As the economy registers strong recovery from the local credit squeeze, the Central Bank says that Inflationary pressures will rise to between 6-10 percent by the end of this year from about 6 percent in December 2009.
François Kanimba, Governor of the National Bank of Rwanda (NBR) said yesterday that the current recovery of the credit market will increase money in circulation and restore domestic demand.
“We do expect higher inflation because the credit market is being reactivated and this will stimulate domestic demand. We expect the credit market to grow by 20 percent this year,” the Governor told Business Times in an interview.
In what is seen as the first major sign of recovery of the local credit market, in November 2009, commercial banks approved loans worth Rwf26 billion, the highest performance in the history of Rwanda’s credit market.

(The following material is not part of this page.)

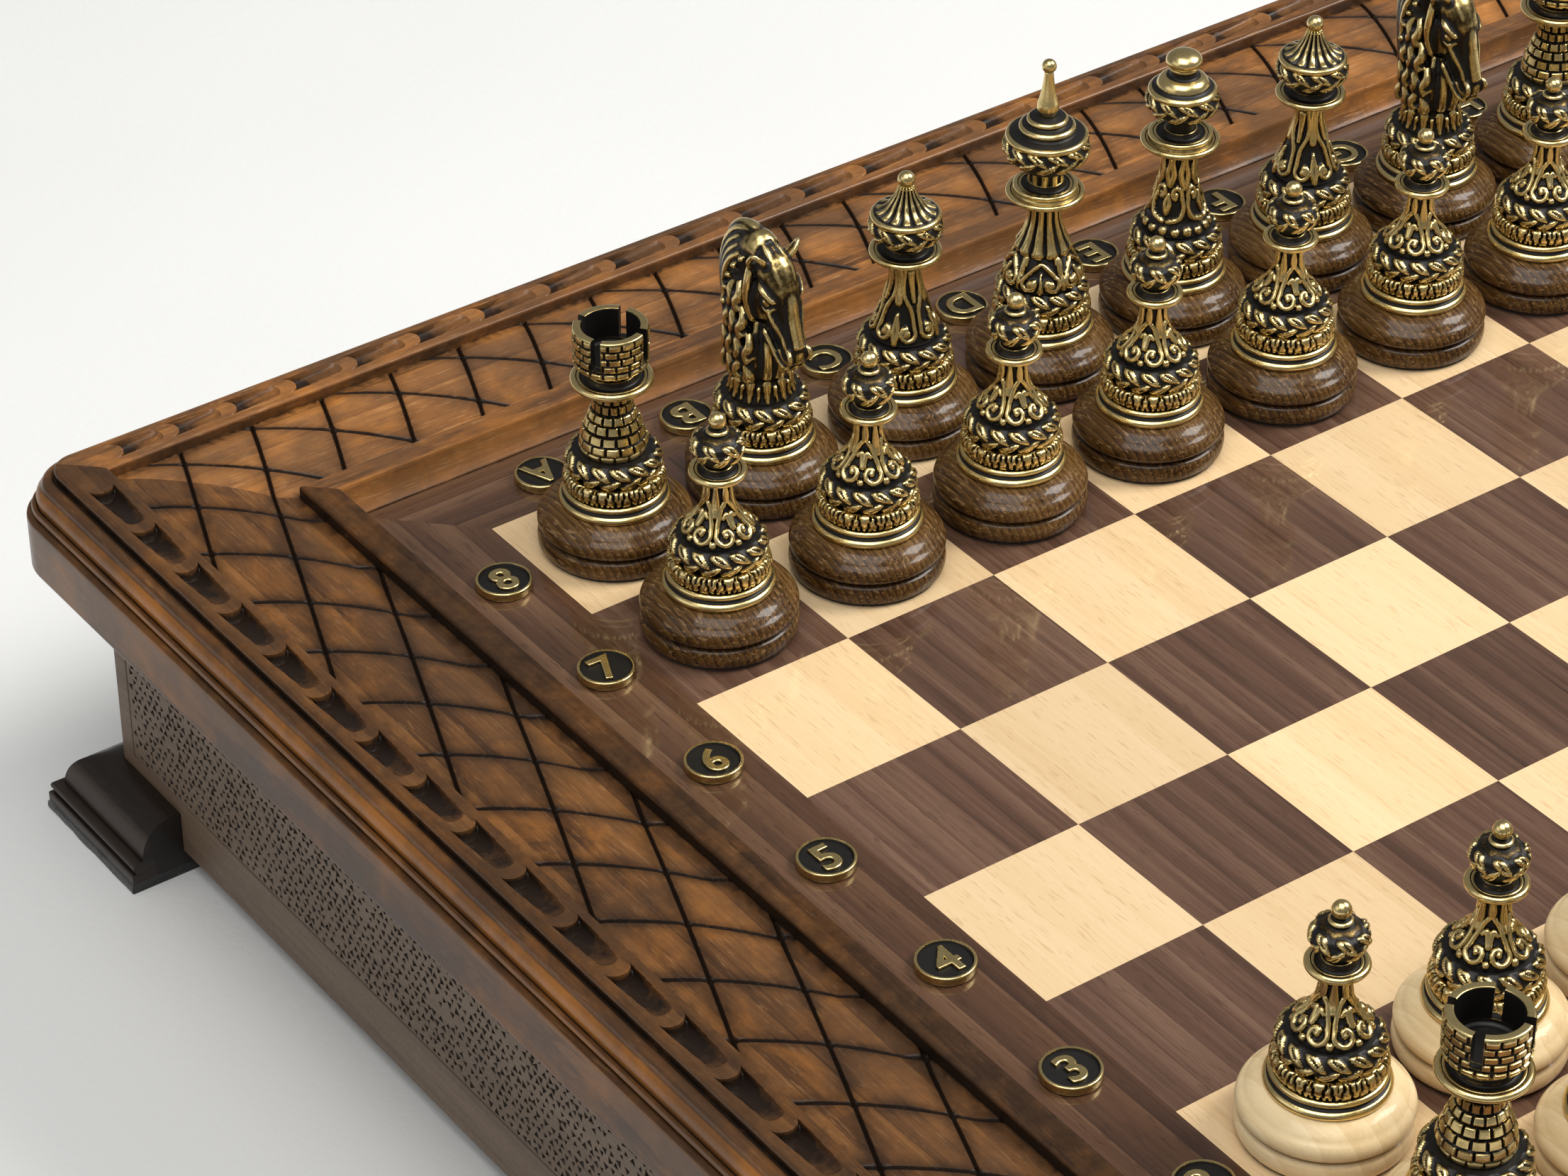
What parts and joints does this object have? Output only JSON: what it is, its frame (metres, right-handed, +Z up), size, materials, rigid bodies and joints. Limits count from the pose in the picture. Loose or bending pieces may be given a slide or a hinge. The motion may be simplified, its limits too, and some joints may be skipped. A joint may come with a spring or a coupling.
{
  "type": "chess_set_with_board",
  "caption": "Chess set: a carved walnut board on corner feet with an inlaid maple and walnut playing surface, and opposing antique brass figures on turned wooden bases.",
  "frame": {"origin": "centre of the square plan, at the level of the table top", "axes": "X runs from the a file to the h file, Y from rank 1 to rank 8, Z up"},
  "size_m": [0.54, 0.54, 0.1979],
  "materials": {
    "carved_walnut": "satin walnut stain",
    "apron_walnut": "satin",
    "foot_walnut": "satin dark stain",
    "core_board": "sawn",
    "maple_veneer": "lacquered",
    "walnut_veneer": "lacquered",
    "antique_brass": "antiqued, polished on the high parts",
    "screw_steel": "zinc plated",
    "black_felt": "felt"
  },
  "bodies": {
    "board": {"apron_panel_a_side": "apron_walnut", "apron_panel_h_side": "apron_walnut", "apron_panel_rank_1_side": "apron_walnut", "apron_panel_rank_8_side": "apron_walnut", "bottom_panel": "core_board", "bottom_screws": "screw_steel", "corner_blocks": "core_board", "corner_foot_a1": "foot_walnut", "corner_foot_a8": "foot_walnut", "corner_foot_h1": "foot_walnut", "corner_foot_h8": "foot_walnut", "dark_squares": "walnut_veneer", "file_letter_medallions": "antique_brass", "foot_felts": "black_felt", "foot_screws": "screw_steel", "frame_rail_a_side": "carved_walnut", "frame_rail_h_side": "carved_walnut", "frame_rail_rank_1_side": "carved_walnut", "frame_rail_rank_8_side": "carved_walnut", "ledge_strip_a_side": "carved_walnut", "ledge_strip_h_side": "carved_walnut", "ledge_strip_rank_1_side": "carved_walnut", "ledge_strip_rank_8_side": "carved_walnut", "light_squares": "maple_veneer", "playing_panel": "core_board", "rank_number_medallions": "antique_brass", "veneer_border": "walnut_veneer"},
    "dark_ball_piece_e": {"dark_ball_piece_e": "antique_brass"},
    "dark_bishop_c": {"dark_bishop_c": "antique_brass"},
    "dark_bishop_f": {"dark_bishop_f": "antique_brass"},
    "dark_knight_b": {"dark_knight_b": "antique_brass"},
    "dark_knight_g": {"dark_knight_g": "antique_brass"},
    "dark_pawn_a": {"dark_pawn_a": "antique_brass"},
    "dark_pawn_b": {"dark_pawn_b": "antique_brass"},
    "dark_pawn_c": {"dark_pawn_c": "antique_brass"},
    "dark_pawn_d": {"dark_pawn_d": "antique_brass"},
    "dark_pawn_e": {"dark_pawn_e": "antique_brass"},
    "dark_pawn_f": {"dark_pawn_f": "antique_brass"},
    "dark_pawn_g": {"dark_pawn_g": "antique_brass"},
    "dark_pawn_h": {"dark_pawn_h": "antique_brass"},
    "dark_rook_a": {"dark_rook_a": "antique_brass"},
    "dark_rook_h": {"dark_rook_h": "antique_brass"},
    "dark_spire_piece_d": {"dark_spire_piece_d": "antique_brass"},
    "light_ball_piece_e": {"light_ball_piece_e": "antique_brass"},
    "light_bishop_c": {"light_bishop_c": "antique_brass"},
    "light_bishop_f": {"light_bishop_f": "antique_brass"},
    "light_knight_b": {"light_knight_b": "antique_brass"},
    "light_knight_g": {"light_knight_g": "antique_brass"},
    "light_pawn_a": {"light_pawn_a": "antique_brass"},
    "light_pawn_b": {"light_pawn_b": "antique_brass"},
    "light_pawn_c": {"light_pawn_c": "antique_brass"},
    "light_pawn_d": {"light_pawn_d": "antique_brass"},
    "light_pawn_e": {"light_pawn_e": "antique_brass"},
    "light_pawn_f": {"light_pawn_f": "antique_brass"},
    "light_pawn_g": {"light_pawn_g": "antique_brass"},
    "light_pawn_h": {"light_pawn_h": "antique_brass"},
    "light_rook_a": {"light_rook_a": "antique_brass"},
    "light_rook_h": {"light_rook_h": "antique_brass"},
    "light_spire_piece_d": {"light_spire_piece_d": "antique_brass"}
  },
  "joints": [
    {"name": "lift_dark_ball_piece_e", "type": "slide", "parent": "board", "child": "dark_ball_piece_e", "axis": [0, 0, 1], "range_m": [0, 0.1]},
    {"name": "lift_dark_bishop_c", "type": "slide", "parent": "board", "child": "dark_bishop_c", "axis": [0, 0, 1], "range_m": [0, 0.1]},
    {"name": "lift_dark_bishop_f", "type": "slide", "parent": "board", "child": "dark_bishop_f", "axis": [0, 0, 1], "range_m": [0, 0.1]},
    {"name": "lift_dark_knight_b", "type": "slide", "parent": "board", "child": "dark_knight_b", "axis": [0, 0, 1], "range_m": [0, 0.1]},
    {"name": "lift_dark_knight_g", "type": "slide", "parent": "board", "child": "dark_knight_g", "axis": [0, 0, 1], "range_m": [0, 0.1]},
    {"name": "lift_dark_pawn_a", "type": "slide", "parent": "board", "child": "dark_pawn_a", "axis": [0, 0, 1], "range_m": [0, 0.1]},
    {"name": "lift_dark_pawn_b", "type": "slide", "parent": "board", "child": "dark_pawn_b", "axis": [0, 0, 1], "range_m": [0, 0.1]},
    {"name": "lift_dark_pawn_c", "type": "slide", "parent": "board", "child": "dark_pawn_c", "axis": [0, 0, 1], "range_m": [0, 0.1]},
    {"name": "lift_dark_pawn_d", "type": "slide", "parent": "board", "child": "dark_pawn_d", "axis": [0, 0, 1], "range_m": [0, 0.1]},
    {"name": "lift_dark_pawn_e", "type": "slide", "parent": "board", "child": "dark_pawn_e", "axis": [0, 0, 1], "range_m": [0, 0.1]},
    {"name": "lift_dark_pawn_f", "type": "slide", "parent": "board", "child": "dark_pawn_f", "axis": [0, 0, 1], "range_m": [0, 0.1]},
    {"name": "lift_dark_pawn_g", "type": "slide", "parent": "board", "child": "dark_pawn_g", "axis": [0, 0, 1], "range_m": [0, 0.1]},
    {"name": "lift_dark_pawn_h", "type": "slide", "parent": "board", "child": "dark_pawn_h", "axis": [0, 0, 1], "range_m": [0, 0.1]},
    {"name": "lift_dark_rook_a", "type": "slide", "parent": "board", "child": "dark_rook_a", "axis": [0, 0, 1], "range_m": [0, 0.1]},
    {"name": "lift_dark_rook_h", "type": "slide", "parent": "board", "child": "dark_rook_h", "axis": [0, 0, 1], "range_m": [0, 0.1]},
    {"name": "lift_dark_spire_piece_d", "type": "slide", "parent": "board", "child": "dark_spire_piece_d", "axis": [0, 0, 1], "range_m": [0, 0.1]},
    {"name": "lift_light_ball_piece_e", "type": "slide", "parent": "board", "child": "light_ball_piece_e", "axis": [0, 0, 1], "range_m": [0, 0.1]},
    {"name": "lift_light_bishop_c", "type": "slide", "parent": "board", "child": "light_bishop_c", "axis": [0, 0, 1], "range_m": [0, 0.1]},
    {"name": "lift_light_bishop_f", "type": "slide", "parent": "board", "child": "light_bishop_f", "axis": [0, 0, 1], "range_m": [0, 0.1]},
    {"name": "lift_light_knight_b", "type": "slide", "parent": "board", "child": "light_knight_b", "axis": [0, 0, 1], "range_m": [0, 0.1]},
    {"name": "lift_light_knight_g", "type": "slide", "parent": "board", "child": "light_knight_g", "axis": [0, 0, 1], "range_m": [0, 0.1]},
    {"name": "lift_light_pawn_a", "type": "slide", "parent": "board", "child": "light_pawn_a", "axis": [0, 0, 1], "range_m": [0, 0.1]},
    {"name": "lift_light_pawn_b", "type": "slide", "parent": "board", "child": "light_pawn_b", "axis": [0, 0, 1], "range_m": [0, 0.1]},
    {"name": "lift_light_pawn_c", "type": "slide", "parent": "board", "child": "light_pawn_c", "axis": [0, 0, 1], "range_m": [0, 0.1]},
    {"name": "lift_light_pawn_d", "type": "slide", "parent": "board", "child": "light_pawn_d", "axis": [0, 0, 1], "range_m": [0, 0.1]},
    {"name": "lift_light_pawn_e", "type": "slide", "parent": "board", "child": "light_pawn_e", "axis": [0, 0, 1], "range_m": [0, 0.1]},
    {"name": "lift_light_pawn_f", "type": "slide", "parent": "board", "child": "light_pawn_f", "axis": [0, 0, 1], "range_m": [0, 0.1]},
    {"name": "lift_light_pawn_g", "type": "slide", "parent": "board", "child": "light_pawn_g", "axis": [0, 0, 1], "range_m": [0, 0.1]},
    {"name": "lift_light_pawn_h", "type": "slide", "parent": "board", "child": "light_pawn_h", "axis": [0, 0, 1], "range_m": [0, 0.1]},
    {"name": "lift_light_rook_a", "type": "slide", "parent": "board", "child": "light_rook_a", "axis": [0, 0, 1], "range_m": [0, 0.1]},
    {"name": "lift_light_rook_h", "type": "slide", "parent": "board", "child": "light_rook_h", "axis": [0, 0, 1], "range_m": [0, 0.1]},
    {"name": "lift_light_spire_piece_d", "type": "slide", "parent": "board", "child": "light_spire_piece_d", "axis": [0, 0, 1], "range_m": [0, 0.1]}
  ]
}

This is in contrast to the significant drop of 24 percent in credit to the private sector that was recorded in the second quarter of 2009.

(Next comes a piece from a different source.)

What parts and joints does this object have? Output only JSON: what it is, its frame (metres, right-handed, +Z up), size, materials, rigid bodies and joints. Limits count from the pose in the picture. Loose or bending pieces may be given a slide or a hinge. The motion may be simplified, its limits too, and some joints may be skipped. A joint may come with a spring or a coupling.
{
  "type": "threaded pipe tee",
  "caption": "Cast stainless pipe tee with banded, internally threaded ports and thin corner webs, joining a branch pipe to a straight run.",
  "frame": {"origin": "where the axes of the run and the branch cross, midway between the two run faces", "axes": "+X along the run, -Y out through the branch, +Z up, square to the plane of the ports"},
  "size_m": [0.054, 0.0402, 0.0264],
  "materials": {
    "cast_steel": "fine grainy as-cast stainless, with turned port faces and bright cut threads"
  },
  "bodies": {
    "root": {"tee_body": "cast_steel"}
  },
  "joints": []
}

Kanimba said that the Central Bank has targets to keep the inflation figures in single digits this year.
However, he mentioned that if the agricultural sector continues to perform well, it will help to contain the situation.
In the last three months of 2009, Rwanda’s inflation registered a slight increase, rising in the range of 5- 6 percent on account of rising prices of food and non-alcoholic beverages.

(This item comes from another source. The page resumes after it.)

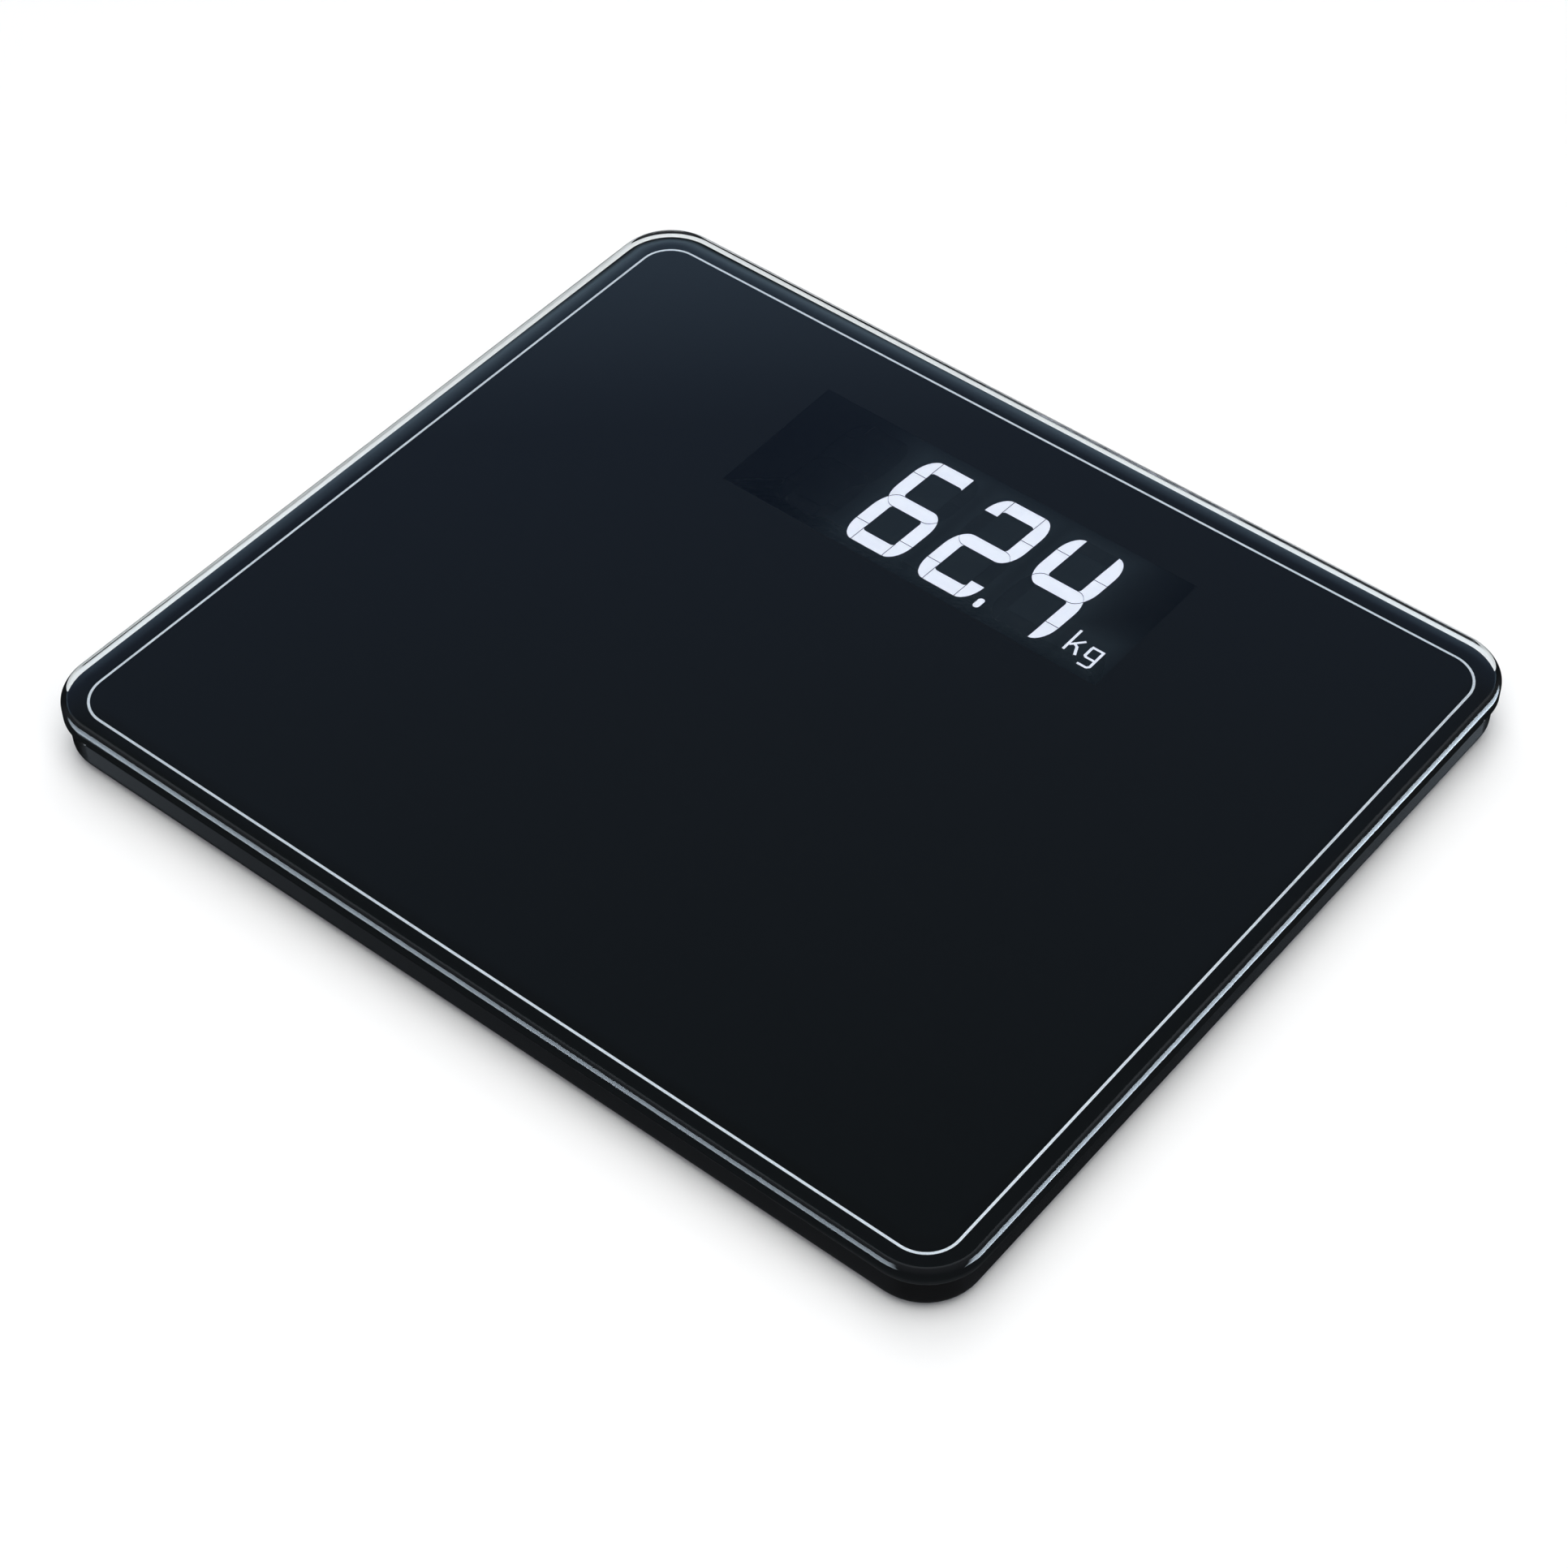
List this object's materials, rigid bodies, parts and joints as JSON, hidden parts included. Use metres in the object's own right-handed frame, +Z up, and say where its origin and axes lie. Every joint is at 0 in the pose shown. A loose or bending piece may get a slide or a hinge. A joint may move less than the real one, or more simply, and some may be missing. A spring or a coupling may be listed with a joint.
{
  "type": "digital bathroom scale",
  "caption": "Slim rectangular glass-topped body scale: printed glass platform with a lit digital display, shallow black base, load-cell feet and a hinged battery door underneath.",
  "frame": {"origin": "on the standing surface, under the centre of the platform", "axes": "+X to the right as a user reads the display, +Y to the back where the display is, +Z up"},
  "size_m": [0.35, 0.3, 0.023],
  "materials": {
    "clear_glass": "polished float glass with rounded, polished edges",
    "black_print": "deep blue-black enamel print on the underside of the glass",
    "silver_print": "silver metallic ink line",
    "smoked_print": "dark smoked window print that light shines through",
    "foam_tape": "double-sided foam tape",
    "black_plastic": "moulded ABS with a fine spark texture",
    "battery_wrap": "printed plastic wrap on a steel can, no marks",
    "contact_metal": "nickel-plated spring steel",
    "grey_plastic": "smooth moulded plastic",
    "switch_plastic": "moulded switch body",
    "plunger_plastic": "moulded switch plunger",
    "mask_film": "printed black film",
    "white_reflector": "white moulded light guide",
    "lit_bar": "milky diffuser lit from below, cool white",
    "unlit_bar": "milky diffuser, not lit",
    "circuit_board": "glass-fibre board with green solder mask",
    "chip_black": "moulded epoxy package",
    "component_tan": "ceramic and metal-film chips",
    "led_yellow": "phosphor-filled LED package",
    "socket_ivory": "moulded nylon socket",
    "screw_steel": "zinc-plated steel",
    "ribbon_white": "flat flexible cable",
    "wire_red": "soft insulated wire",
    "foot_plastic": "moulded nylon with a fine texture",
    "foot_rubber": "non-slip rubber",
    "cell_steel": "stamped alloy-steel plate",
    "seat_plastic": "moulded glass-filled plastic",
    "gauge_foil": "foil strain gauge under a clear coat"
  },
  "bodies": {
    "scale": {"glass_platform": "clear_glass", "back_print": "black_print", "silver_pinline": "silver_print", "display_window": "smoked_print", "bonding_tape": "foam_tape", "base_tray": "black_plastic", "battery_front": "battery_wrap", "battery_middle": "battery_wrap", "battery_back": "battery_wrap", "negative_contact": "contact_metal", "positive_contact": "contact_metal", "left_bridge_contact": "contact_metal", "right_bridge_contact": "contact_metal", "unit_switch": "switch_plastic", "display_frame": "black_plastic", "segment_mask": "mask_film", "light_reflector": "white_reflector", "hundreds_digit": "unlit_bar", "tens_digit": "lit_bar", "units_digit": "lit_bar", "tenths_digit": "lit_bar", "decimal_point": "lit_bar", "kilogram_sign": "lit_bar", "idle_segments": "unlit_bar", "display_board": "circuit_board", "display_leds": "led_yellow", "display_screws": "screw_steel", "main_board": "circuit_board", "processor": "chip_black", "board_parts": "component_tan", "sensor_sockets": "socket_ivory", "display_ribbon": "ribbon_white", "board_screws": "screw_steel", "battery_leads": "wire_red", "sensor_leads_fl": "wire_red", "sensor_leads_fr": "wire_red", "sensor_leads_bl": "wire_red", "sensor_leads_br": "wire_red", "load_cell_fl": "cell_steel", "load_cell_fr": "cell_steel", "load_cell_bl": "cell_steel", "load_cell_br": "cell_steel", "load_cell_seat_fl": "seat_plastic", "load_cell_seat_fr": "seat_plastic", "load_cell_seat_bl": "seat_plastic", "load_cell_seat_br": "seat_plastic", "strain_gauges": "gauge_foil"},
    "battery_door": {"battery_door": "black_plastic"},
    "unit_button": {"unit_button": "grey_plastic", "unit_switch_plunger": "plunger_plastic"},
    "foot_fl": {"foot_fl": "foot_plastic", "foot_pad_fl": "foot_rubber"},
    "foot_fr": {"foot_fr": "foot_plastic", "foot_pad_fr": "foot_rubber"},
    "foot_bl": {"foot_bl": "foot_plastic", "foot_pad_bl": "foot_rubber"},
    "foot_br": {"foot_br": "foot_plastic", "foot_pad_br": "foot_rubber"}
  },
  "joints": [
    {"name": "foot_fl_press", "type": "slide", "parent": "scale", "child": "foot_fl", "axis": [0, 0, 1], "range_m": [0, 0.0006], "stiffness_N_per_m": 3000, "springref_m": -0.004, "deforming": ["load_cell_fl"]},
    {"name": "foot_fr_press", "type": "slide", "parent": "scale", "child": "foot_fr", "axis": [0, 0, 1], "range_m": [0, 0.0006], "stiffness_N_per_m": 3000, "springref_m": -0.004, "deforming": ["load_cell_fr"]},
    {"name": "foot_bl_press", "type": "slide", "parent": "scale", "child": "foot_bl", "axis": [0, 0, 1], "range_m": [0, 0.0006], "stiffness_N_per_m": 3000, "springref_m": -0.004, "deforming": ["load_cell_bl"]},
    {"name": "foot_br_press", "type": "slide", "parent": "scale", "child": "foot_br", "axis": [0, 0, 1], "range_m": [0, 0.0006], "stiffness_N_per_m": 3000, "springref_m": -0.004, "deforming": ["load_cell_br"]},
    {"name": "unit_button_press", "type": "slide", "parent": "scale", "child": "unit_button", "axis": [0, 0, 1], "range_m": [0, 0.0005], "stiffness_N_per_m": 3000},
    {"name": "battery_door_hinge", "type": "hinge", "parent": "scale", "child": "battery_door", "pos_m": [0, -0.0097, 0.0025], "axis": [1, 0, 0], "range_deg": [0, 75]}
  ]
}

Kanimba explained that better agricultural performance will also contribute to stability of the exchange rate in the foreign market, something that will ease inflationary pressures in the course of this year.
The Rwanda Franc exchange rate against the US dollar was quite stable during the first half of 2009, registering a moderate depreciation of 2.3 percent between December 2008 and June 2009.
“Our exchange rate will continue to be stable and this will help,” the Governor said.